• **TASK GOAL**: Only the lines from the one containing "Reconstruct the object" down to the one containing "WEB_SHARE = 0.5", inclusive, are to be quoted exactly.
[start STORED ROWS]
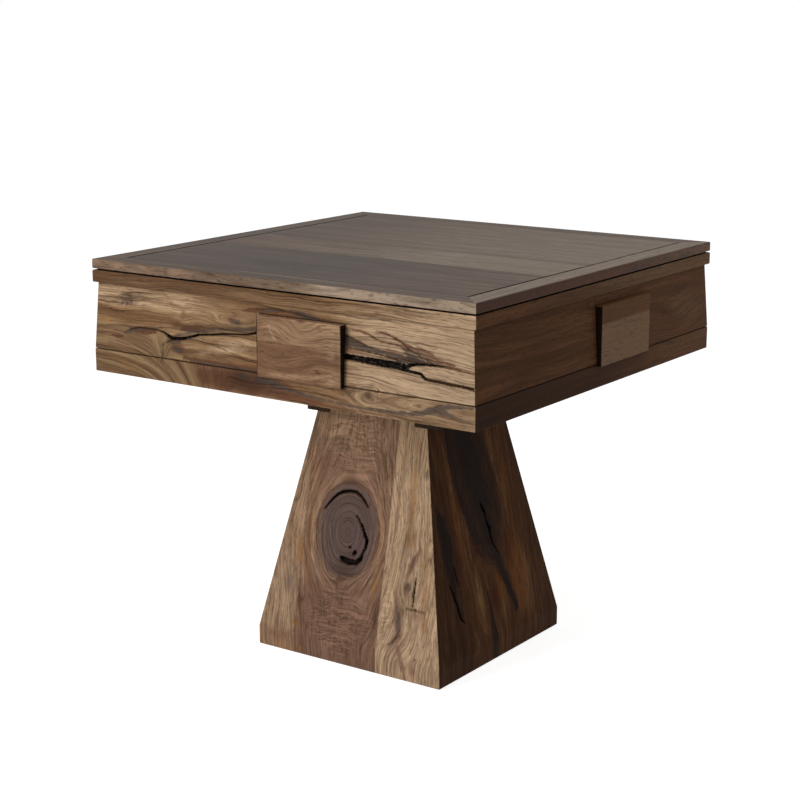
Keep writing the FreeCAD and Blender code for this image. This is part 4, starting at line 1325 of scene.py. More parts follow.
# Moulded black nylon: dense, faintly mottled, with an eggshell sheen.
NYLON = Speckled("moulded_nylon", "nylon", "211F1D", "38342F", speck_mm=1.8, relief=0.08,
                 rough=(0.46, 0.54), shader=(("IOR", 1.53),))
# Oiled walnut with sapwood: honey bands between sharp dark rings.
FRONT_WALNUT = Wood("walnut_front", "walnut_carcase", ("644830", "7A5C40", "8A6C50", "A0835F"),
                    late_wood=0.72, heart="51453D", russet="62402E", amber="90693A")
# Oiled heartwood walnut, straight and even: a deep red-brown with a quiet grain, darker partly as
# painted shade.
SHADED_SIDE_WALNUT = Wood("walnut_shaded_side", "walnut_carcase", ("5A3A23", "69462D", "765035", "835B3F"),
                   contrast=0.8, lustre=0.15, late_wood=0.3, specular=0.05, heart="4A3A32",
                   pale="8C6D50", amber="7E5A30", russet="56321F", line="26160D")
# Walnut under satin lacquer: it greys with the sheen of the sky at a flat angle.
# Its near-black colour for hollows is painted shade in the rebate, the groove and at the plank
# ends.
LID_WALNUT = Wood("walnut_lid", "walnut_lid", ("4A372A", "5A4637", "685443", "786250"),
                  contrast=0.9, roughness=0.55, specular=0.105, lustre=0.16, late_wood=0.26,
                  pale="958370", heart="3F342C", line="1C130E", grit="1C1512", crack_and_gap_shade="0C0807")
# Oiled curly walnut round a knot: pink-brown, with close rings that flow like water.
POST_WALNUT = Wood("walnut_pedestal", "walnut_pedestal", ("6A4E3C", "7D604D", "8D6F5A", "9F8169"),
                   ring=5.5, russet="825B4B", heart="5A4A46", pale="BB9E7E", late_wood=0.55,
                   grit="27221E")
# Oiled walnut heart close to the pith: nearly black streaks between amber ones.
DARK_WALNUT = Wood("walnut_pedestal_side", "walnut_pedestal",
                   ("4C2F1C", "5B3A23", "68452B", "77533A"), ring=5.5, heart="1E1411",
                   russet="4C2618", amber="82512A", pale="957048", late_wood=0.3, line="170E09",
                   specular=0.04)
# Oiled curly walnut in short blocks: soft wavy bands, so that each handle stands out.
# Its near-black line colour also paints shade at the ends of each block.
BLOCK_WALNUT = Wood("walnut_handle", "walnut_handle", ("614430", "70533D", "7E6048", "8C6E52"),
                    ring=7.0, run=14.0, contrast=0.75, russet="6B4634", heart="553E32",
                    pale="AC8C6E", late_wood=0.22, line="1C110B")
# Dark-stained walnut: almost black, with the grain just showing through.
BEARER_STAIN = Wood("stained_bearer", "walnut_bearer", ("2A1E17", "33251C", "3B2C22", "463529"),
                    relief=0.35, roughness=0.66)
# Waxed birch: pale and plain, with a soft sheen.
BIRCH = Wood("waxed_birch", "pale_wood", ("B3926A", "C2A47C", "CDB18B", "D8BF9C"), ring=9.0,
             contrast=0.7, lustre=0.06, late_wood=0.1, line="8F7350", relief=0.1, specular=0.3)
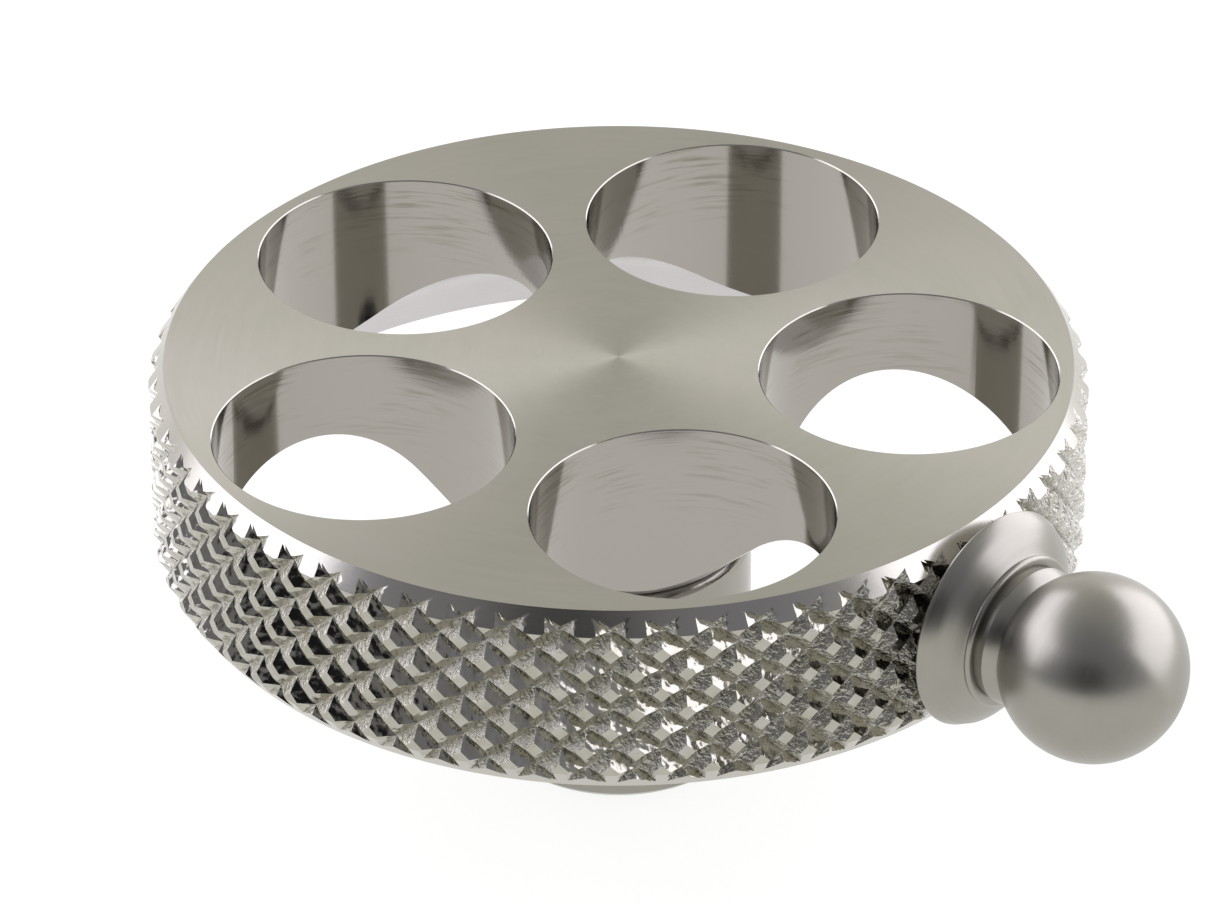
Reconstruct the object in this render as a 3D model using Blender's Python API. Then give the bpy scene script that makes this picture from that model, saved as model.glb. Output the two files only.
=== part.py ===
"""Knurled five-hole wheel handle with a ball knob, for a quarter-turn valve.

Metres, +Z up. The origin is on the handle's axis, at the blind end of the stem socket.
The knob stands out along +X, and the five holes are spaced evenly to either side of it.
"""

import math

import bmesh
import bpy
from mathutils import Matrix, Vector

# ---------------------------------------------------------------- driving dimensions
RUNNING_GAP = 0.0003        # space left between neighbouring pieces
FINE_SEGMENTS = 96          # facets round the wheel
SEGMENTS = 48               # facets round the hub, the knob and the holes
SMALL_SEGMENTS = 24         # facets round screws, pins and their holes
EDGE_STEPS = 4              # facets across a rounded edge or a bead
DOME_STEPS = 6              # facets across the flange's dome
NECK_STEPS = 3              # facets along the ball's neck
BALL_STEPS = 16             # facets from the ball's neck to its far end
RECESS_STEPS = 12           # facets across the arched ceiling under the wheel
CUT_BEYOND = 0.001          # how far a cutter runs past the face that it opens
SMOOTH_BELOW = math.radians(30)
HEX_SIDES = 6

WHEEL_RADIUS = 0.03175
WHEEL_THICKNESS = 0.01375
WHEEL_TOP_Z = 0.018
WHEEL_CHAMFER_RADIAL = 0.00103
WHEEL_CHAMFER_HEIGHT = 0.00148
HOLE_COUNT = 5
HOLE_RADIUS = 0.0101
HOLE_CIRCLE_RADIUS = 0.01965
WEB_SHARE = 0.5             # the knob sits half-way between two holes

# The round recess under the wheel, between the rim and the boss: a ring-shaped hollow with an arched
# ceiling, and straight flanks down to the rim's lower edge and to the boss.
RECESS_CENTRE_RADIUS = 0.0203
RECESS_CENTRE_Z = 0.0023
RECESS_ARCH_RADIUS = 0.0096
RECESS_OUTER_DEGREES = 32
RECESS_INNER_DEGREES = 135
RECESS_RIM_RADIUS = 0.0304
BOSS_RADIUS = 0.0088
BOSS_BOTTOM_Z = 0.00455

HUB_RADIUS = 0.0091
HUB_BOTTOM_Z = -0.012
HUB_TOP_EDGE_RADIUS = 0.0009
HUB_BOTTOM_CHAMFER = 0.0004
HUB_BORE_RADIUS = 0.0064
HUB_FLOOR_THICKNESS = 0.0035
SPIGOT_RADIUS = 0.007
SPIGOT_HEIGHT = 0.00445
SPIGOT_CHAMFER = 0.0004

HUB_SCREW_RADIUS = 0.0025
HUB_SCREW_HEAD_RADIUS = 0.0042
HUB_SCREW_HEAD_HEIGHT = 0.0022
HUB_SCREW_LENGTH = 0.0108
HUB_SCREW_SOCKET_RADIUS = 0.00173
HUB_SCREW_SOCKET_DEPTH = 0.0013
SCREW_EDGE_CHAMFER = 0.0003
WASHER_OUTER_RADIUS = 0.0045
WASHER_THICKNESS = 0.0008
WASHER_SPLIT_ANGLE = math.radians(12)

DRIVE_PIN_RADIUS = 0.001
DRIVE_PIN_LENGTH = 0.006
DRIVE_PIN_CIRCLE_RADIUS = 0.005
DRIVE_PIN_DEPTH_IN_HUB = 0.0025
DRIVE_PIN_ANGLES = (math.radians(90), math.radians(270))

ADAPTER_RADIUS = 0.0061
ADAPTER_BOTTOM_Z = -0.0117
ADAPTER_END_THICKNESS = 0.0016
ADAPTER_CHAMFER = 0.0004
ADAPTER_FLAT_DISTANCE = 0.0055
ADAPTER_FLAT_HEIGHT = 0.0052
SPLINE_TEETH = 16
SPLINE_ROOT_RADIUS = 0.0047
SPLINE_TIP_RADIUS = 0.0042

SET_SCREW_RADIUS = 0.002
SET_SCREW_LENGTH = 0.003
SET_SCREW_Z = -0.006
SET_SCREW_SOCKET_RADIUS = 0.00115
SET_SCREW_SOCKET_DEPTH = 0.0016
SET_SCREW_CUP_RADIUS = 0.0011
SET_SCREW_CUP_DEPTH = 0.0004

RING_OUTER_RADIUS = 0.0077
RING_INNER_RADIUS = 0.0065
RING_STANDS_PROUD = 0.0004
RING_SEAT_DEPTH = 0.0018
RING_LIP_RADIUS = 0.00815
RING_LIP_HEIGHT = 0.0005

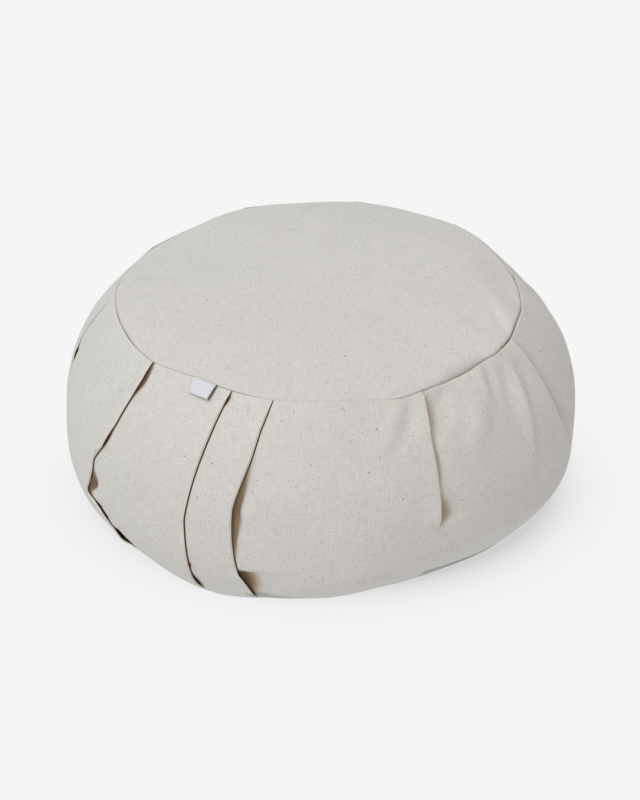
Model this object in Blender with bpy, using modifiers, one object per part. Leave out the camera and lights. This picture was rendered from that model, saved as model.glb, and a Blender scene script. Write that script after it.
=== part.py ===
"""Zafu: a round floor cushion with a pleated side wall, two round end panels and a seam label.

Metres, +Z up. The cushion stands on z = 0 with the centre of its base at the origin. Azimuths are
degrees, counter-clockwise from +X seen from above, so the front faces -Y at 270. A height share
runs from 0 at the base seam to 1 at the top seam.
"""
import math
from collections import namedtuple

import bmesh
import bpy
from mathutils import Vector

MM = 0.001

# Driving dimensions.
CROWN = 9.0 * MM                # rise of the top panel above its seam
CONTACT_RADIUS = 107.0 * MM     # flat part of the base, which rests
PANEL_CLOTH = 1.8 * MM          # a round panel, as a sheet
FOLD_THICKNESS = 1.6 * MM       # a pleat's fold: two plies of the side cloth
CLEARANCE = 0.3 * MM            # between neighbouring pieces
FILL_GAP = 0.6 * MM             # between a panel's inner face and the filled body
SEAM_DIP = 1.2 * MM             # depth of the valley along a seam
SEAM_ROLL = 5.0 * MM            # width over which the cloth rolls into the valley
SEAM_LEDGE = 2.2 * MM           # how far outside a panel's rim the side cloth meets the seam
SEAM_STEP = 0.6 * MM            # how far short of the panel's rim the side cloth stops
PANEL_PUFF = 1.2 * MM           # fullness of the cloth between two pleats

# The cushion's uneven outline, every 30 degrees: its seams, its girth and the powers of its curves.
Station = namedtuple(
    "Station",
    "seam_radius seam_height girth_radius girth_height base_radius base_height upper_curve lower_curve")
STATIONS = tuple(Station(*(MM * size for size in row[:6]), *row[6:]) for row in (
    (137.0, 169.5, 179.5, 60.0, 145.0, 13.0, 2.8, 2.2),    # 0, right
    (139.5, 167.0, 181.0, 60.0, 142.0, 14.0, 3.0, 2.4),
    (141.0, 169.5, 178.5, 60.0, 141.0, 14.0, 2.5, 2.4),
    (139.5, 169.5, 180.0, 64.0, 141.0, 14.0, 2.5, 2.4),    # 90, back
    (136.5, 170.5, 179.5, 66.0, 141.0, 14.0, 2.5, 2.4),
    (140.0, 166.0, 178.5, 66.0, 142.0, 14.0, 2.5, 2.4),
    (140.5, 170.5, 179.0, 76.0, 142.0, 15.0, 2.1, 2.2),    # 180, left
    (140.5, 167.5, 180.0, 74.0, 142.0, 14.0, 2.4, 2.4),
    (137.0, 168.0, 179.5, 70.0, 145.0, 13.0, 2.5, 2.6),
    (143.5, 170.0, 177.0, 63.0, 141.0, 15.0, 2.5, 2.5),    # 270, front
    (136.5, 165.5, 177.5, 68.0, 141.0, 19.0, 2.5, 1.8),
    (139.0, 169.0, 174.5, 62.0, 143.0, 15.0, 2.5, 1.8),
))

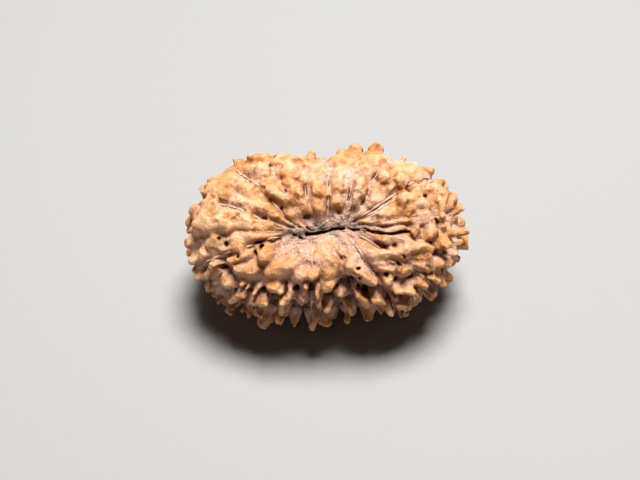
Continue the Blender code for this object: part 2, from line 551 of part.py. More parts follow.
[end STORED ROWS]
• **FULL RESPONSE**:
Reconstruct the object in this render as a 3D model using Blender's Python API. Then give the bpy scene script that makes this picture from that model, saved as model.glb. Output the two files only.
=== part.py ===
"""Knurled five-hole wheel handle with a ball knob, for a quarter-turn valve.

Metres, +Z up. The origin is on the handle's axis, at the blind end of the stem socket.
The knob stands out along +X, and the five holes are spaced evenly to either side of it.
"""

import math

import bmesh
import bpy
from mathutils import Matrix, Vector

# ---------------------------------------------------------------- driving dimensions
RUNNING_GAP = 0.0003        # space left between neighbouring pieces
FINE_SEGMENTS = 96          # facets round the wheel
SEGMENTS = 48               # facets round the hub, the knob and the holes
SMALL_SEGMENTS = 24         # facets round screws, pins and their holes
EDGE_STEPS = 4              # facets across a rounded edge or a bead
DOME_STEPS = 6              # facets across the flange's dome
NECK_STEPS = 3              # facets along the ball's neck
BALL_STEPS = 16             # facets from the ball's neck to its far end
RECESS_STEPS = 12           # facets across the arched ceiling under the wheel
CUT_BEYOND = 0.001          # how far a cutter runs past the face that it opens
SMOOTH_BELOW = math.radians(30)
HEX_SIDES = 6

WHEEL_RADIUS = 0.03175
WHEEL_THICKNESS = 0.01375
WHEEL_TOP_Z = 0.018
WHEEL_CHAMFER_RADIAL = 0.00103
WHEEL_CHAMFER_HEIGHT = 0.00148
HOLE_COUNT = 5
HOLE_RADIUS = 0.0101
HOLE_CIRCLE_RADIUS = 0.01965
WEB_SHARE = 0.5             # the knob sits half-way between two holes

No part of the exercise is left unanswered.